TO BE DONE - Start at the line containing "base_pan();" and stop at the line containing "nodes[node].hide_render = nodes[node].hide_viewport"; copy those lines exactly, both ends included, and no others.
** START OF STORED DATA **
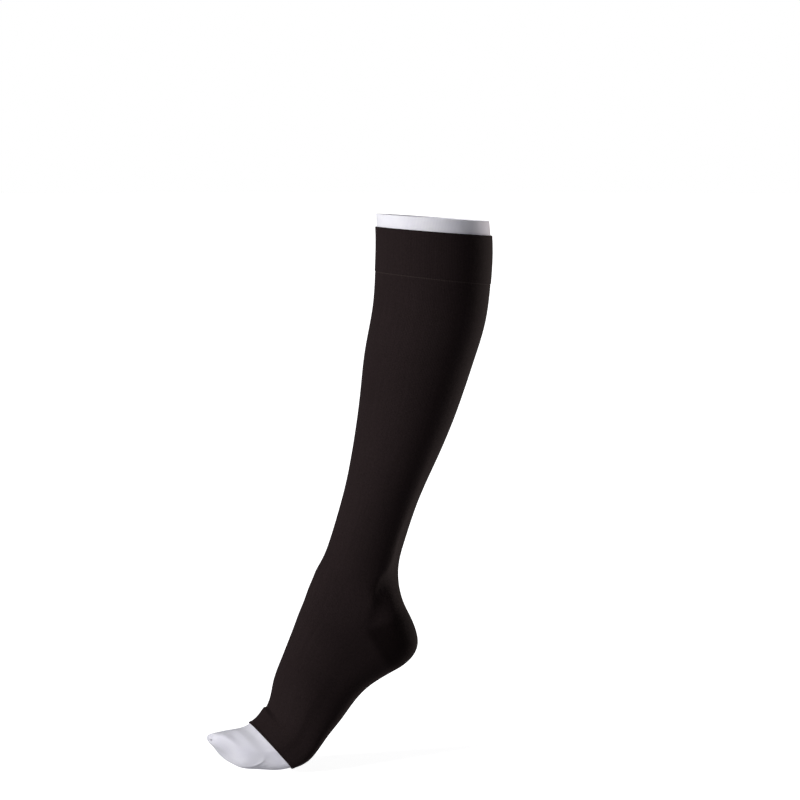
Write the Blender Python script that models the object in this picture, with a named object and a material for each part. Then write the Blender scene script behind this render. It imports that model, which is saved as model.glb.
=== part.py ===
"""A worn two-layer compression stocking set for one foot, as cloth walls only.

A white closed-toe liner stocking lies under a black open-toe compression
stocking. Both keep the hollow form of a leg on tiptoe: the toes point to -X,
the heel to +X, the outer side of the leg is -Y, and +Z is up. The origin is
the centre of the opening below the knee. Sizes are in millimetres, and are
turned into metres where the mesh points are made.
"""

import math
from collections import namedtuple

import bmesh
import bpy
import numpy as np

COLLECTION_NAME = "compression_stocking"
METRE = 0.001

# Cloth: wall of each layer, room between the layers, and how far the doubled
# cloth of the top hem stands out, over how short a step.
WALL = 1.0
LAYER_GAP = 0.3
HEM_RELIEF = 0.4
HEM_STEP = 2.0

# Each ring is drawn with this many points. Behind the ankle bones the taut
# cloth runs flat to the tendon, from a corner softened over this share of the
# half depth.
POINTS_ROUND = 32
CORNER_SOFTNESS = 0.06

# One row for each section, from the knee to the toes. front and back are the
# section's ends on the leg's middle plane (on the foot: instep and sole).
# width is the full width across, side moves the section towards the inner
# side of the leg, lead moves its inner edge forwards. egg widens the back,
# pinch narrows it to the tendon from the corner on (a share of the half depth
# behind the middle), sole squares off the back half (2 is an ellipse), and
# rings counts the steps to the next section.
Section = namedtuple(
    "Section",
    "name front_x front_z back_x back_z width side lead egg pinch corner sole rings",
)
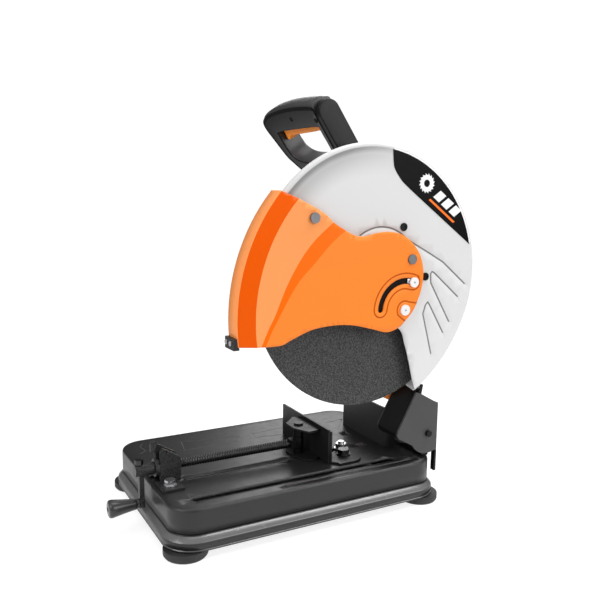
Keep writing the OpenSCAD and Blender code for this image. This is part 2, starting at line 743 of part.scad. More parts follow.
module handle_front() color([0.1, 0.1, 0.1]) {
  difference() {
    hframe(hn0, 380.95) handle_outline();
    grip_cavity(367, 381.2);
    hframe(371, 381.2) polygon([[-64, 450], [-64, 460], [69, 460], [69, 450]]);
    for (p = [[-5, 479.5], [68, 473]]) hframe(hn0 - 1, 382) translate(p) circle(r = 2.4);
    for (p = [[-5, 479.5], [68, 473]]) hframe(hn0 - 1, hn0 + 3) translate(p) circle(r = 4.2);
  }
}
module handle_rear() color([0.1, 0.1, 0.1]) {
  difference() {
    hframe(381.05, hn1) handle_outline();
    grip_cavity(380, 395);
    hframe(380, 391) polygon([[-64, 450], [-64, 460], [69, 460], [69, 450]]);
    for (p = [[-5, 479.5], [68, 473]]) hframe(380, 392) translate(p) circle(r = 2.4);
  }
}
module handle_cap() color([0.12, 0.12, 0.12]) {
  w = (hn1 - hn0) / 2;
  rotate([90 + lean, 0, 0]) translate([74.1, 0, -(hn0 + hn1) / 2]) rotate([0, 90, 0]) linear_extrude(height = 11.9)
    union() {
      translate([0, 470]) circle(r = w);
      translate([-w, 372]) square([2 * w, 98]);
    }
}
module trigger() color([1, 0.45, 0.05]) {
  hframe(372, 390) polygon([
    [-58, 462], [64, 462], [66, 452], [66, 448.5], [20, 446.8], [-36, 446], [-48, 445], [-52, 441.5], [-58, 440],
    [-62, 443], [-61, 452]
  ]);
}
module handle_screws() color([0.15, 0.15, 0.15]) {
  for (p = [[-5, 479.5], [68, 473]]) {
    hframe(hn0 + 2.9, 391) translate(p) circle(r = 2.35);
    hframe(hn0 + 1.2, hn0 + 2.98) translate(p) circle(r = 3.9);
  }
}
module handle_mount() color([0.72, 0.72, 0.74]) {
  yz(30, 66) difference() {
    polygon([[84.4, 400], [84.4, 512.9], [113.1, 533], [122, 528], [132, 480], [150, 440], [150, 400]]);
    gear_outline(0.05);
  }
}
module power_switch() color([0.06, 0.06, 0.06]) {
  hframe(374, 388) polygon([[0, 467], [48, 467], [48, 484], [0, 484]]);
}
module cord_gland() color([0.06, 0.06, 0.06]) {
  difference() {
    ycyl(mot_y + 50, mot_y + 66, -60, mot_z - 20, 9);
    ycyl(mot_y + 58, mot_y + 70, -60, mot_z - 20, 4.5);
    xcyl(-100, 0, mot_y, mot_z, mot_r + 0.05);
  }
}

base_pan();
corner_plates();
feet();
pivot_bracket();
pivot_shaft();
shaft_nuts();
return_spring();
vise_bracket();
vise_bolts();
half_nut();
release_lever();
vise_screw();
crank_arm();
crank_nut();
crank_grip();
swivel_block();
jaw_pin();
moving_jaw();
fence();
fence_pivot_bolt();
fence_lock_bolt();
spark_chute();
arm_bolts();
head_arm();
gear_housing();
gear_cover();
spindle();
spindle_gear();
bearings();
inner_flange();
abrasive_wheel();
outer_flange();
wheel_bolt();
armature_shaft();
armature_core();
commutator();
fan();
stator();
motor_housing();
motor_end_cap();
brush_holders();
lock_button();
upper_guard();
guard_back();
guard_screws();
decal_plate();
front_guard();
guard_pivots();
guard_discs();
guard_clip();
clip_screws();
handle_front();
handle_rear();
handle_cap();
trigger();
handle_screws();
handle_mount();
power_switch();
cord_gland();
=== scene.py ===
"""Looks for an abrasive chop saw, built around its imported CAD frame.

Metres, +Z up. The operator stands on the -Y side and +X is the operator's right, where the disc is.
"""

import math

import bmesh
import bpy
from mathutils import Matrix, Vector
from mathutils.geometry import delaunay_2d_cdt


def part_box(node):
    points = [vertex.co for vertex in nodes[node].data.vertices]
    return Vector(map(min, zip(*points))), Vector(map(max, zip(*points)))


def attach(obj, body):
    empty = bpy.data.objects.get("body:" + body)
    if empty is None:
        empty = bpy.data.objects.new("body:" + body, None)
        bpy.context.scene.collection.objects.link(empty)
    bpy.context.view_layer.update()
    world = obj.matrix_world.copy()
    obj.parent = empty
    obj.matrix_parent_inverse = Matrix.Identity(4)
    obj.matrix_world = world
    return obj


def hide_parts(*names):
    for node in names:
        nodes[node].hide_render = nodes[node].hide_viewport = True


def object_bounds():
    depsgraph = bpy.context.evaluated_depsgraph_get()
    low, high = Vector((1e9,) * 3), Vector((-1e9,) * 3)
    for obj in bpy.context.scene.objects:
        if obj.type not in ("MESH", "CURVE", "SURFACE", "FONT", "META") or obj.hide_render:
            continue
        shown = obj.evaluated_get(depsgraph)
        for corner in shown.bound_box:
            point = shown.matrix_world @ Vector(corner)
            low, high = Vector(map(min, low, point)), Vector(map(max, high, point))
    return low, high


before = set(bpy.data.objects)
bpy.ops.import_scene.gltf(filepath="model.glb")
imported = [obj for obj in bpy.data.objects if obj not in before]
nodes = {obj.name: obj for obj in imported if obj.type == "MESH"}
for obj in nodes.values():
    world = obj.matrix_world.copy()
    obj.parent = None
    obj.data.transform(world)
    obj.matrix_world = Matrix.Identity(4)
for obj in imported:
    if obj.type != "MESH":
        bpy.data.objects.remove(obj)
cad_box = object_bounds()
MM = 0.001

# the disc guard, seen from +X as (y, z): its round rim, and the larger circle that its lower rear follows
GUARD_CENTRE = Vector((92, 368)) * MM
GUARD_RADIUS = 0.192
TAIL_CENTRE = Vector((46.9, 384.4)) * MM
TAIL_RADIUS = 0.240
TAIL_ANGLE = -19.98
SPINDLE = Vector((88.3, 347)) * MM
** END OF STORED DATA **
ANSWER -
base_pan();
corner_plates();
feet();
pivot_bracket();
pivot_shaft();
shaft_nuts();
return_spring();
vise_bracket();
vise_bolts();
half_nut();
release_lever();
vise_screw();
crank_arm();
crank_nut();
crank_grip();
swivel_block();
jaw_pin();
moving_jaw();
fence();
fence_pivot_bolt();
fence_lock_bolt();
spark_chute();
arm_bolts();
head_arm();
gear_housing();
gear_cover();
spindle();
spindle_gear();
bearings();
inner_flange();
abrasive_wheel();
outer_flange();
wheel_bolt();
armature_shaft();
armature_core();
commutator();
fan();
stator();
motor_housing();
motor_end_cap();
brush_holders();
lock_button();
upper_guard();
guard_back();
guard_screws();
decal_plate();
front_guard();
guard_pivots();
guard_discs();
guard_clip();
clip_screws();
handle_front();
handle_rear();
handle_cap();
trigger();
handle_screws();
handle_mount();
power_switch();
cord_gland();
=== scene.py ===
"""Looks for an abrasive chop saw, built around its imported CAD frame.

Metres, +Z up. The operator stands on the -Y side and +X is the operator's right, where the disc is.
"""

import math

import bmesh
import bpy
from mathutils import Matrix, Vector
from mathutils.geometry import delaunay_2d_cdt


def part_box(node):
    points = [vertex.co for vertex in nodes[node].data.vertices]
    return Vector(map(min, zip(*points))), Vector(map(max, zip(*points)))


def attach(obj, body):
    empty = bpy.data.objects.get("body:" + body)
    if empty is None:
        empty = bpy.data.objects.new("body:" + body, None)
        bpy.context.scene.collection.objects.link(empty)
    bpy.context.view_layer.update()
    world = obj.matrix_world.copy()
    obj.parent = empty
    obj.matrix_parent_inverse = Matrix.Identity(4)
    obj.matrix_world = world
    return obj


def hide_parts(*names):
    for node in names:
        nodes[node].hide_render = nodes[node].hide_viewport = True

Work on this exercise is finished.